Already several years into a struggle to increase protection in the Broadback Valley, the Waswanipi council had tabled a request to the Cree Nation Government that their campaign not be included in the new agreement. They were informed that this was not possible. Now, the agreement has been signed and the council says community members are not satisfied with the protected area’s location, which is further north than they had hoped.

“We wanted to ensure the protection of the entire Broadback River Valley, both the north and the south,” said Waswanipi Deputy Chief Mandy Gull. “A lot of the northern protected areas are quite a distance away from the Broadback Valley. Some of the areas that were protected weren’t requested, and important southern areas are left open and vulnerable.”

Gull noted that roughly half of the 9135-square-km protected zone is located above the northern commercial forest boundary, meaning those areas were already protected from forest development. Gull says the southern regions of the Broadback that have been left unprotected are also more vulnerable to mining exploration than the northern regions because they are more accessible.

In a possible attempt to ease Waswanipi’s concerns, the newly signed agreement includes a joint letter from Couillard offering “meaningful discussions” with the Grand Council on further protection status in the Broadback area. Gull says people in her community remain sceptical.

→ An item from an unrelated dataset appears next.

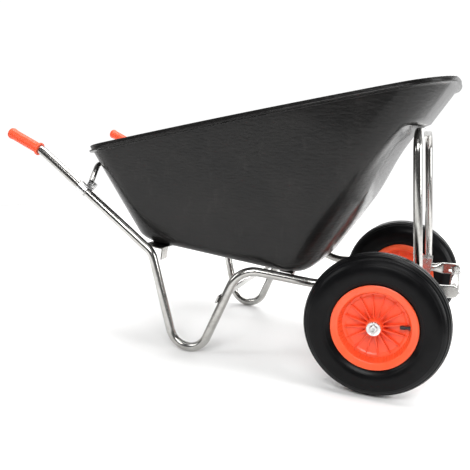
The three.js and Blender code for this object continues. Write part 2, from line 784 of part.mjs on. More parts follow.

“Complete protection was our first goal,” said Gull. “This agreement only gives us a part of that. We support the recognition that Mistissini and Oujé-Bougoumou gained. Clear-cutting is not conducive to the Cree way of life and there is no community that should have their traplines subject to it. That being said, our community members felt that the protected areas in the Broadback should have been a separate issue from the Baril-Moses dispute.”

But Coon Come describes the agreement as more of a beginning than an end. In an email to the Nation, he explained the Cree Government’s position on the Broadback dispute.

“The Broadback River protected area was a particularly difficult issue, and the object of hard negotiations,” said Coon Come. “We were unable to secure all the protected area desired by the Cree communities. However, we were able to ensure protection for more than 9000-square-kilometres, including certain priority areas. Without this agreement, we would not have achieved anything close to that.”

Coon Come also called attention to new processes in the agreement that will advance Cree interests on many sensitive topics, including forestry.

“The participation of the Chief and Council of Waswanipi will be essential for this work to take proper account of the needs and interests of the Waswanipi tallymen and trappers concerned,” he said. “I have therefore invited them to take part in this important work.”

Coon Come is scheduled to meet with Waswanipi’s band council and interested tallymen July 20 to discuss the agreement.